Obliquity Records is the label of Matt Mitchell and Kate Gentile, created for indulging their multifarious musical whims. The label releases a limited number of albums per year, featuring their own uncompromising music and art.
*** BIOs ***

© Ebru Yildiz
Sara Serpa is a Portuguese vocalist and composer whose music defies convention, blending jazz, chamber music, and experimental sound into a singular, emotionally resonant voice. Known for her pure tone, wordless singing, and fearless improvisation, Serpa has earned international acclaim for creating music that is both intimate and visionary.
Based in New York City, she has performed at iconic venues such as Lincoln Center, the Metropolitan Museum of Art, the Kennedy Center, Joe’s Pub, and the Village Vanguard. Since 2008, she has toured internationally with her own projects, and has also performed extensively with bassist Linda May Han Oh, contributing her voice to some of today’s most forward-thinking musical collaborations.
Serpa has worked with artists including Mark Turner, Ran Blake, David Virelles, Fabian Almazan, John Zorn, Erik Friedlander, Ingrid Laubrock, Danilo Perez, Kris Davis, Zeena Parkins, and André Matos, her long-time duo partner. Her work has been recognized by The New York Times, NPR, DownBeat Magazine, and The Wire.
Serpa is also the co-founder of M³ (Mutual Mentorship for Musicians), a pioneering initiative supporting women and gender-expansive artists. A dedicated educator, she teaches at The New School and continues to reshape the landscape of vocal music in the 21st century.

© Q. Bertram
Matt Mitchell is a pianist and composer whose creative practice exists in the nexus between myriad strains of acoustic, electric, composed, and improvised new music.
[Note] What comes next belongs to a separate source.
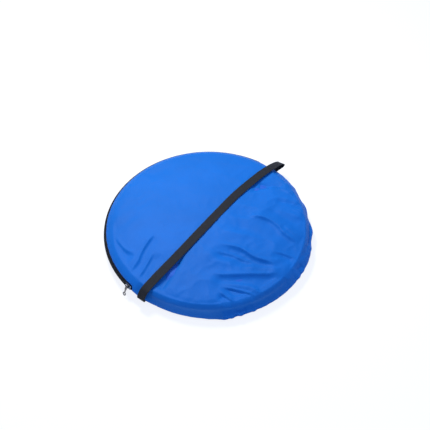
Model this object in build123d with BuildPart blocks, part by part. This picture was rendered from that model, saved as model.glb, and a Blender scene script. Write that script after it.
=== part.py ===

He has released several forward-thinking, critically acclaimed, and influential albums as a leader on Pi Recordings, Screwgun Records, and Out of Your Head Records, and together with Kate Gentile he runs Obliquity Records. In addition to co-leading Snark Horse with Kate Gentile, he also fronts several ensembles featuring many of the foremost musicians on the scene, including Kim Cass, Jon Irabagon, Miles Okazaki, Mariel Roberts, Sara Schoenbeck, Brandon Seabrook, Andrew Smiley, Ches Smith, Chris Tordini, Anna Webber, and Dan Weiss. He is a member of several significant and acclaimed creative music ensembles, led by Dan Weiss, Miles Okazaki, Ches Smith, Kate Gentile, Anna Webber, Jon Irabagon. Ralph Alessi, and Yuhan Su. He has a longstanding association with Tim Berne, and he plays and has played extensively in the ensembles of many major figures in improvised music, including Dave Douglas, Steve Coleman, David Binney, John Hollenbeck, Miguel Zenon, Rudresh Mahanthappa, Linda May Han Oh, Jonathan Finlayson, Mario Pavone, and Darius Jones. Awards he has received include the Pew Fellowship in the Arts, the Doris Duke Impact Award, and grants from the Shifting Foundation.